Two Conversations About Teaching

Bryan HaleTwo Conversations About Teaching

by Bryan Hale.

 

Mina

Mina (not her real name) and I are both sitting on a brightly colored and comically large chair in the reception area of the hagwon we work in. A “hagwon” is a private language academy in Korea. Actually, our work day should be over already, but we’re waiting for the hagwon owner to arrive with guests for some kind of promotional event. The hagwon is sinking and neither of us has been paid for some time.

We’re not quite sitting next to each other, but at a kind of perpendicular angle, almost back to back. Despite the awkward position, we’re suddenly having a vivid conversation about one of our kindergarten classes, sharing a rush of details and observations over our shoulders. The students’ English levels have been getting more and more divergent. Are we doing enough for all of them?

Mina says something. “You never check if they’ve really learned.”

Wow. I’m stung. I’ve been babbling but suddenly don’t know what to say.

I also kind of want to cling to Mina and beg her to tell me everything behind that comment: all the little details she took in that led to it, all the little changes she would prefer to see.

It’s been a steep learning curve, this job. Learning how to make sure the parents are kept happy. Learning how to make sure the owner has the impression the parents are being kept happy. Learning how to do two pages of the textbook each lesson, no matter what, and learning how to make sure it’s visible we did the two pages. But here, where we’ve collapsed into this whirlpool of an honest talk, what Mina wants to let me know is that among all that, real learning also matters. And she can see that I’m not getting real learning to happen as much as I could.

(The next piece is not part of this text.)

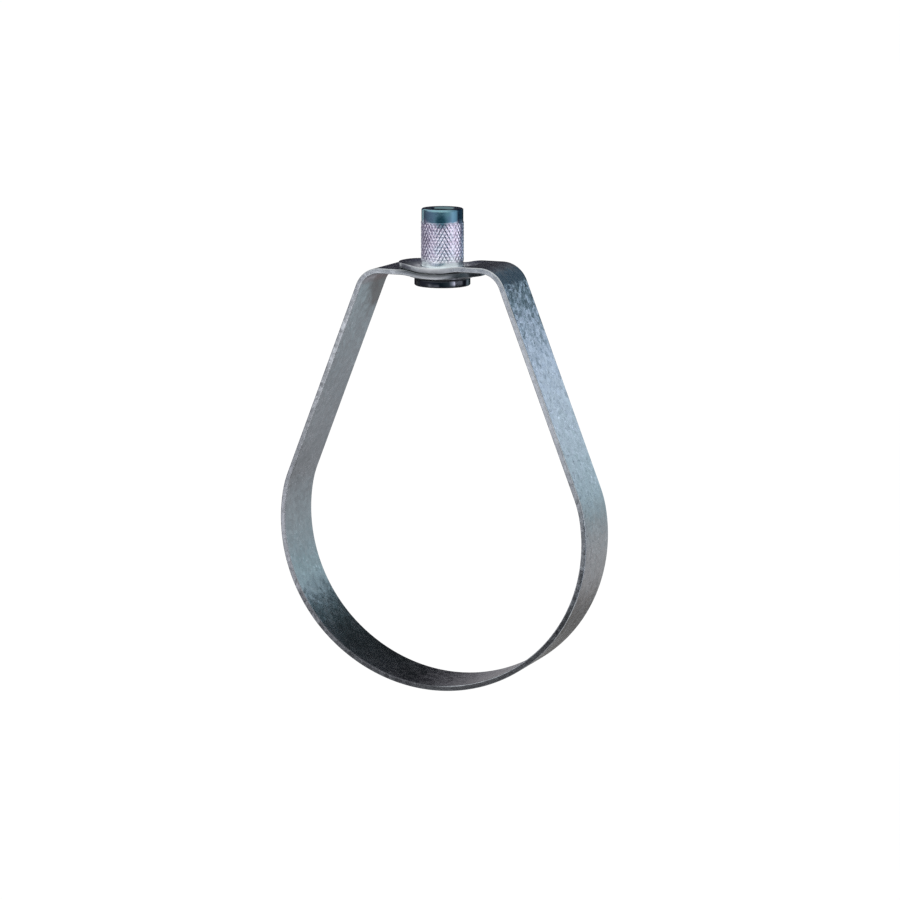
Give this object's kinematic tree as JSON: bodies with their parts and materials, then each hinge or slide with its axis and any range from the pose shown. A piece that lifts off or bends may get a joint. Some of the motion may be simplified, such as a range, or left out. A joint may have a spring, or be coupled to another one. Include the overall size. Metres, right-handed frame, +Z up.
{
  "type": "swivel ring hanger",
  "caption": "Galvanised steel strip folded into a teardrop pipe ring, hung from a knurled swivel nut tapped for a threaded rod.",
  "frame": {"origin": "centre of the pipe ring's lower arc, on the pipe's axis and midway across the strip", "axes": "+Z up along the threaded rod and the nut, +Y along the pipe, +X across the ring towards the leg that ends as the upper layer"},
  "size_m": [0.125, 0.0222, 0.1809],
  "materials": {
    "galvanised_strip": "bright galvanised strip, fine spangle, sheared edges",
    "zinc_plated_nut": "bright zinc plate with a faint blue and lilac tint, diamond knurl"
  },
  "bodies": {
    "swivel_nut": {"swivel_nut": "zinc_plated_nut"},
    "band": {"band": "galvanised_strip"}
  },
  "joints": [
    {"name": "band_swivel", "type": "hinge", "parent": "swivel_nut", "child": "band", "pos_m": [0, 0, 0.0912], "axis": [0, 0, 1], "continuous": true}
  ]
}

Mina was my head teacher in this, my first teaching position. The conversation this day wasn’t the only one like it. The hagwon’s troubles accelerated things, washing away assumptions that had kept us from talking more honestly, and helping me to realize the value in really learning from Mina, beyond the prescriptions and roles of our official relationship. There was a lot to learn. She knew her students so well. She knew what they had learned and how they had learned it. And she knew how that connected to their emotional experiences. She knew her students as a whole, like a detailed landscape, full of continuities and breaks. In the middle of chaotic afternoon comings-and-goings here in the reception area, she could stand in the middle of it all and help three very different students have three different learning experiences, in a single breath. Perhaps I learned more from Mina than any other single colleague, and a part of me still wants to cling to her and ask a million questions.

 

Reflective Practice

Somewhere outside it’s a rainy day in Seoul. I’m stumbling into a narrow, windowless room at the back of a cafe, guided by an invite over social media and my phone GPS. It’s my first ever Reflective Practice meeting.

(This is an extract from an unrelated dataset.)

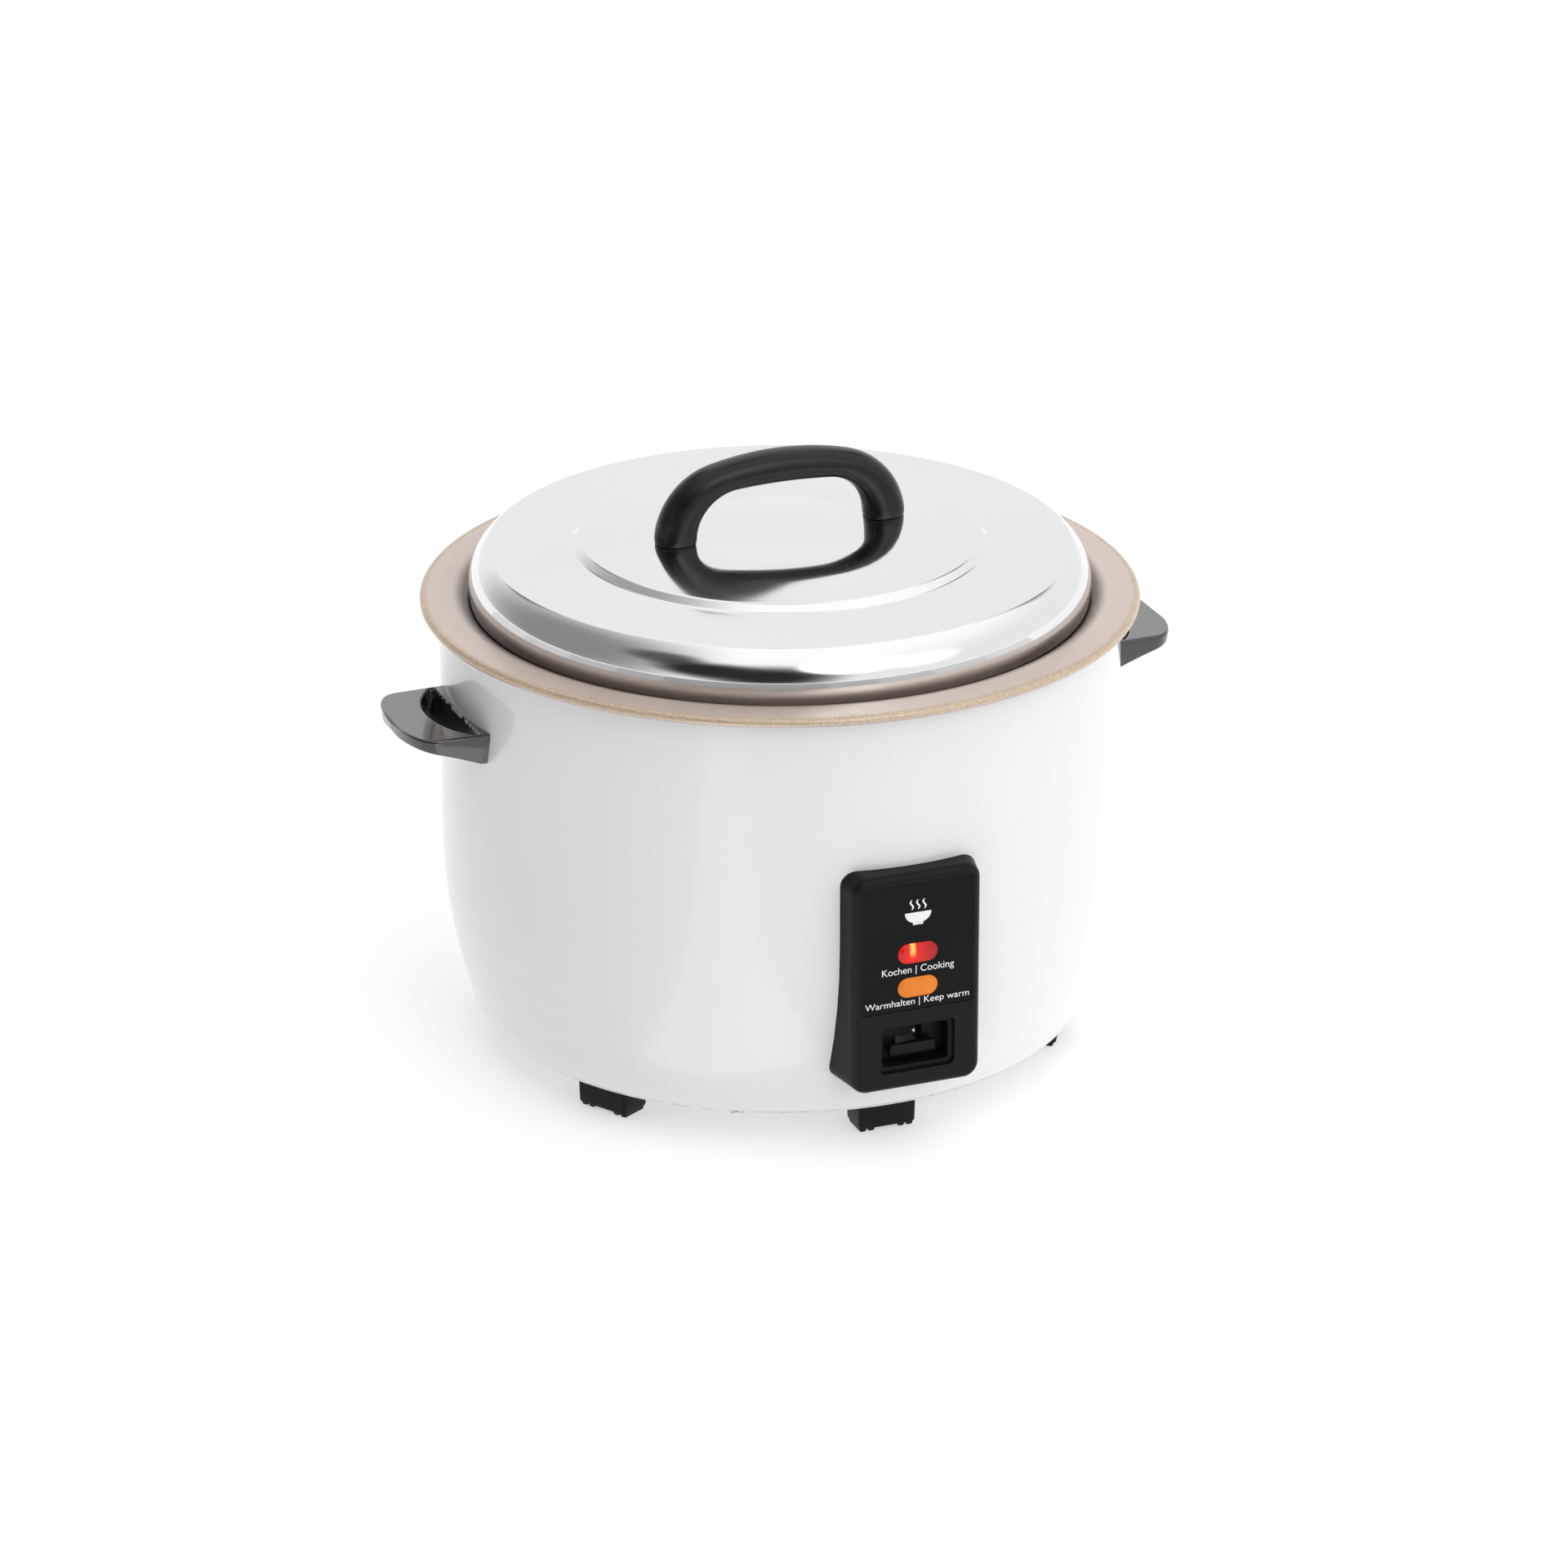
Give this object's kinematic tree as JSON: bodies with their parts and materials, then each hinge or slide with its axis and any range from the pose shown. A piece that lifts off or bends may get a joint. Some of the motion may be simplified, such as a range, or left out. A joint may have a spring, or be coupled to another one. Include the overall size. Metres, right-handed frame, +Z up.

I don’t think I need to keep names secret here: this meeting is facilitated by Mike Griffin and Alex Walsh. And Anne Hendler is here too! I don’t actually remember the topic of the meeting and I definitely don’t remember the words verbatim like I do with Mina. I do remember Mike setting up a discussion with a friendly suggestion that we not try to solve each other’s problems and instead help each other along with follow-up questions. Suddenly I’m talking to someone I’ve never met before, a rich and rewarding exchange about our teaching experiences flowing easily. Mike appears behind her, listening in for a moment, gently cutting in with a question that helps open up a story I’m sharing. Then he disappears again. The room stops feeling small.

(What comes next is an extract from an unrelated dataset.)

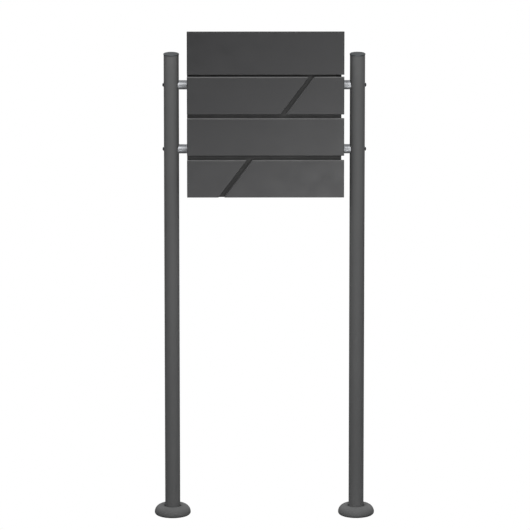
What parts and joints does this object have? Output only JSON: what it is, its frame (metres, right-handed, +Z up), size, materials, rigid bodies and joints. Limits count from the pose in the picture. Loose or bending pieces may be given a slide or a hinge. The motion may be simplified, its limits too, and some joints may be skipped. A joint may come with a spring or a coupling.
{
  "type": "post-mounted letterbox",
  "caption": "Letterbox with a slatted front door and a top letter flap, held between round posts that stand on flanged feet.",
  "frame": {"origin": "on the ground, midway between the two posts, at the middle of the depth", "axes": "+X to the right seen from the front, +Y away from the front, +Z up"},
  "size_m": [0.5274, 0.105, 1.2],
  "materials": {
    "powder_coat": "anthracite fine-texture powder coat, matt",
    "cap_plastic": "moulded anthracite plastic, lightly grained",
    "stainless": "turned stainless steel, fine marks round it",
    "dark_steel": "blackened steel, slightly oily",
    "zinc": "zinc-plated steel, faintly mottled",
    "chrome": "bright nickel plate on a die-cast lock",
    "rubber": "matt black moulded rubber"
  },
  "bodies": {
    "stand": {"left_post_tube": "powder_coat", "left_post_cap": "cap_plastic", "left_base_plate": "powder_coat", "left_base_rosette": "powder_coat", "upper_left_spacer": "stainless", "upper_left_bolt": "dark_steel", "upper_left_nut": "zinc", "lower_left_spacer": "stainless", "lower_left_bolt": "dark_steel", "lower_left_nut": "zinc", "right_post_tube": "powder_coat", "right_post_cap": "cap_plastic", "right_base_plate": "powder_coat", "right_base_rosette": "powder_coat", "upper_right_spacer": "stainless", "upper_right_bolt": "dark_steel", "upper_right_nut": "zinc", "lower_right_spacer": "stainless", "lower_right_bolt": "dark_steel", "lower_right_nut": "zinc", "body_wrap": "powder_coat", "top_cover": "powder_coat", "bottom_cover": "powder_coat", "door_bumper_1": "rubber", "door_bumper_2": "rubber", "upper_hinge_frame_leaf": "zinc", "upper_hinge_pin": "zinc", "lower_hinge_frame_leaf": "zinc", "lower_hinge_pin": "zinc"},
    "door": {"door_plate": "powder_coat", "strip_2_left": "powder_coat", "strip_2_left_nut_1": "zinc", "strip_2_left_nut_2": "zinc", "strip_2_right": "powder_coat", "strip_2_right_nut_1": "zinc", "strip_2_right_nut_2": "zinc", "strip_3": "powder_coat", "strip_3_nut_1": "zinc", "strip_3_nut_2": "zinc", "strip_4_left": "powder_coat", "strip_4_left_nut_1": "zinc", "strip_4_left_nut_2": "zinc", "strip_4_right": "powder_coat", "strip_4_right_nut_1": "zinc", "strip_4_right_nut_2": "zinc", "flap_bumper_1": "rubber", "flap_bumper_2": "rubber", "upper_hinge_door_leaf": "zinc", "lower_hinge_door_leaf": "zinc", "left_flap_bracket": "zinc", "right_flap_bracket": "zinc", "flap_hinge_rod": "zinc", "lock_housing": "chrome", "lock_nut": "zinc"},
    "flap": {"flap": "powder_coat"},
    "lock_barrel": {"lock_plug": "chrome", "lock_cam": "zinc", "cam_screw": "zinc"}
  },
  "joints": [
    {"name": "door_hinge", "type": "hinge", "parent": "stand", "child": "door", "pos_m": [-0.1804, -0.0355, 1], "axis": [0, 0, -1], "range_deg": [0, 110]},
    {"name": "flap_hinge", "type": "hinge", "parent": "door", "child": "flap", "pos_m": [0.0028, -0.0475, 1.188], "axis": [-1, 0, 0], "range_deg": [0, 75]},
    {"name": "lock_turn", "type": "hinge", "parent": "door", "child": "lock_barrel", "pos_m": [0.15, -0.04, 1.117], "axis": [0, -1, 0], "range_deg": [0, 90]}
  ]
}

While the details aren’t burned into my memory as clearly as with Mina, this feels like a part of a bigger and ultimately much more important conversation that I’m still taking part in. It connects to my present partly because I remain involved with the same Reflective Practice group, but it also extends across various professional development contexts, including KOTESOL, iTDi, excitELT, the temporary physical spaces around the edges of conferences, other online spaces. Although serendipity plays a role, and although there have been many opportunities for me to receive advice and to learn from teachers such as Mike and Alex and Anne, this is a conversation where I’m in charge of my participation. In this conversation I’m not adrift, and the need to plead or cling falls away. This conversation is collegial and collaborative and open-ended.

I’m grateful for both conversations.